We kwamen voorbij een voormalige meisjesschool in art déco-stijl die nu volledig gerenoveerd was en een nieuwe bestemming kreeg als kunstencentrum. We zagen echter ook redelijk wat vervallen huizen in deze wijk. De allereerste keer sinds onze aankomst dat we iets van verval opmerkten in het verder kraaknette Singapore. Al neem ik aan dat deze straten op het lijstje van de regering zullen staan om opgeknapt te worden. We eindigden de wandeling rond half vijf op een bankje voor de Hajjah Fatimah Mosque.
We besloten het hierbij te houden en naar het hotel terug te keren om nog wat te computeren en te genieten van het happy hour. We stopten ons zo vol met de gratis hapjes van het happy hour dat een avondmaal overbodig werd. Lekker goedkoop! Een goeie manier om te genieten van de voordelen van onze club room op onze allerlaatste avond in ons geweldige hotel in Singapore door te brengen.

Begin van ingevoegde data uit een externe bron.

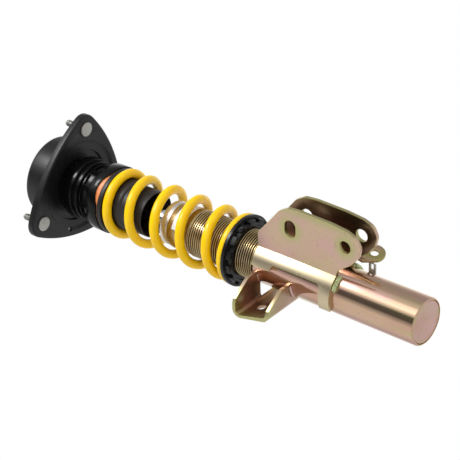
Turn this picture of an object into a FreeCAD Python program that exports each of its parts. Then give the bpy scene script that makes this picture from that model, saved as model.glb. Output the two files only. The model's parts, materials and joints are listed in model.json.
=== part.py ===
import FreeCAD, Part
import math
import os
import Sketcher

# A threaded-body coilover strut, upright, millimetres.
# Z runs along the strut up to the top mount.  The origin is the middle of the face that the
# strut tower clamps.  X is the way the knuckle ears reach, Y is across the two ears.

doc = FreeCAD.newDocument("coilover")
sheet = doc.addObject("Spreadsheet::Sheet", "Sizes")

SIZES = {
    # general fits
    "touch_gap": 0.05,
    "fit_gap": 0.3,
    # top mount
    "flange_thick": 3.0,
    "flange_corner_radius": 17.5,
    "flange_side_radius": 190.5,
    "flange_lip_height": 8.0,
    "dish_radius": 56.0,
    "dish_bore_radius": 44.5,
    "dish_step": 3.0,
    "drain_hole_radius": 2.5,
    "drain_hole_place": 55.5,
    "drain_hole_angle": 205.0,
    "drum_radius": 49.2,
    "drum_wall": 2.7,
    "drum_height": 43.1,
    "drum_crown_radius": 6.0,
    "nut_window_radius": 27.0,
    "stud_circle_radius": 70.4,
    "stud_radius": 4.0,
    "stud_knurl_radius": 4.4,
    "stud_head_radius": 8.7,
    "stud_head_thick": 2.0,
    "stud_reach": 28.0,
    "stud_tip_radius": 3.0,
    "floor_plate_thick": 3.0,
    "rod_sleeve_radius": 14.0,
    "rod_sleeve_height": 30.0,
    "spool_flange_radius": 24.0,
    "spool_flange_thick": 3.0,
    "spool_place": 10.0,
    "isolator_inset": 1.5,
    # steering bearing
    "bearing_radius": 38.0,
    "bearing_bore_radius": 27.5,
    "bearing_neck_radius": 33.0,
    "bearing_neck_height": 12.0,
    "bearing_cap_height": 12.0,
    "ball_radius": 2.5,
    "ball_circle_radius": 31.5,
    "ball_count": 24,
    "race_thick": 7.7,
    # upper spring seat
    "seat_neck_radius": 34.0,
    "seat_neck_height": 20.0,
    "seat_bore_radius": 24.5,
    "seat_pocket_depth": 3.0,
    "seat_pocket_height": 13.0,
    "seat_pocket_width": 15.0,
    "seat_pocket_count": 10,
    "seat_disc_radius": 41.0,
    "seat_disc_thick": 5.0,
    "seat_skirt_wall": 1.6,
    "seat_skirt_drop": 9.5,
    "skirt_window_width": 40.0,
    "skirt_window_height": 5.8,
    "skirt_window_angle": -45.0,
    "spigot_wall": 2.5,
    "spigot_length": 16.0,
    "thrust_ring_thick": 10.0,
    "pad_radius": 40.0,
    "pad_thick": 6.0,
    # spring
    "wire_radius": 5.5,
    "spring_radius": 36.0,
    "spring_length": 181.5,
    "spring_start_angle": -149.0,
    "dead_turns": 0.2,
    "end_turns": 0.8,
    "active_turns": 3.79,
    # dust boot
    "boot_upper_radius": 29.8,
    "boot_lower_radius": 27.6,
    "boot_wall": 1.2,
    "boot_upper_length": 34.0,
    "boot_length": 67.0,
    # rod, bump stop and piston
    "rod_radius": 11.0,
    "rod_neck_radius": 7.0,
    "rod_neck_length": 47.0,
    "rod_nut_across": 22.0,
    "rod_nut_thick": 12.0,
    "rod_washer_radius": 17.0,
    "rod_washer_thick": 2.5,
    "stop_radius": 21.0,
    "stop_groove": 3.0,
    "stop_length": 34.0,
    "stop_cup_thick": 2.0,
    "stroke": 60.0,
    "piston_thick": 20.0,
    "piston_clearance": 0.4,
    "piston_band_thick": 1.2,
    "piston_band_height": 9.0,
    "piston_from_top": 140.0,
    "piston_nut_across": 19.0,
    "piston_nut_thick": 9.0,
    "rod_end_radius": 6.0,
    # strut body
    "tube_radius": 27.0,
    "tube_wall": 2.5,
    "tube_length": 335.0,
    "thread_radius": 27.9,
    "thread_bottom": 210.0,
    "thread_top": 305.0,
    "gland_radius": 26.2,
    "gland_height": 12.0,
    "gland_depth": 14.0,
    "seal_radius": 17.0,
    "seal_thick": 6.0,
    "guide_thick": 22.0,
    "inner_tube_radius": 18.5,
    "inner_tube_wall": 1.5,
    "foot_valve_height": 16.0,
    "end_plate_thick": 4.0,
    "end_plate_inset": 0.4,
    "end_roll_radius": 4.0,
    "label_radius_gap": 0.25,
    "label_width": 16.0,
    "label_arc": 120.0,
    # lower spring collar
    "collar_radius": 42.0,
    "collar_height": 10.5,
    "collar_bottom": 233.0,
    "collar_band_radius": 39.0,
    "collar_band_height": 6.5,
    "collar_notch_depth": 3.5,
    "collar_notch_height": 5.5,
    "collar_notch_width": 7.5,
    "collar_notch_count": 14,
    "collar_recess_radius": 31.5,
    "collar_recess": 2.0,
    "collar_travel": 22.0,
    "grub_radius": 2.0,
    "grub_station": 4.2,
    "grub_socket_across": 2.0,
    "grub_angle": -19.5,
    # knuckle bracket
    "sheet_thick": 4.5,
    "ear_gap": 26.0,
    "bracket_bottom": 104.0,
    "bracket_top": 209.0,
    "ear_reach": 88.0,
    "ear_foot": 73.5,
    "bolt_hole_radius": 7.5,
    "bolt_place": 65.5,
    "bolt_station": 93.2,
    "slot_place": 62.5,
    "slot_station": 165.0,
    "slot_travel": 6.0,
    "window_bottom": 118.0,
    "window_top": 184.0,
    "window_edge": 15.5,
    "upper_strap_end": 8.7,
    "lower_strap_end": -13.0,
    "wrap_end_angle": 120.0,
    "ear_corner_radius": 10.0,
    "window_corner_radius": 5.0,
    "weld_radius": 3.0,
    "weld_start_angle": 28.0,
    "weld_end_angle": 66.0,
    # link bracket
    "link_sheet": 4.0,
    "link_top": 207.0,
    "link_bottom": 158.0,
    "link_reach": 67.0,
    "link_back": 6.0,
    "link_base_top": 39.5,
    "link_base_bottom": 28.5,
    "link_bend_radius": 5.0,
    "link_hole_radius": 5.3,
    "link_hole_place": 43.5,
    "link_hole_station": 184.0,
    "link_wall_back": 22.0,
    # brake hose tab and clip
    "tab_thick": 3.0,
    "tab_radius": 12.0,
    "tab_hole_radius": 4.5,
    "tab_place": 38.0,
    "tab_side": 30.3,
    "tab_station": 88.1,
    "tab_length": 34.0,
    "tab_width": 17.0,
    "clip_thick": 1.5,
    "clip_side": 19.5,
    "clip_station": 79.0,
    "clip_height": 9.0,
    "clip_slot_place": 24.0,
    "clip_slot_length": 6.5,
    "clip_slot_width": 3.5,
}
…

Rond half negen klapten we onze laptops dicht en namen we de metro naar Marina Bay Sands om de licht- en watershow waar iedereen zo enthousiast over was, te bekijken. We hadden niet door dat er nog een lager terras was vlakbij het water, waardoor we het onderste stukje van de projectie net volledig konden zien, maar indrukwekkend was het wel. Spijtig dat we de dag nadien geen herkansing hadden om de show opnieuw te bekijken.
We genoten nog even van de mooi verlichte skyline van Marina Bay en keerden blij gezind naar ons hotel terug. We <3 Singapore!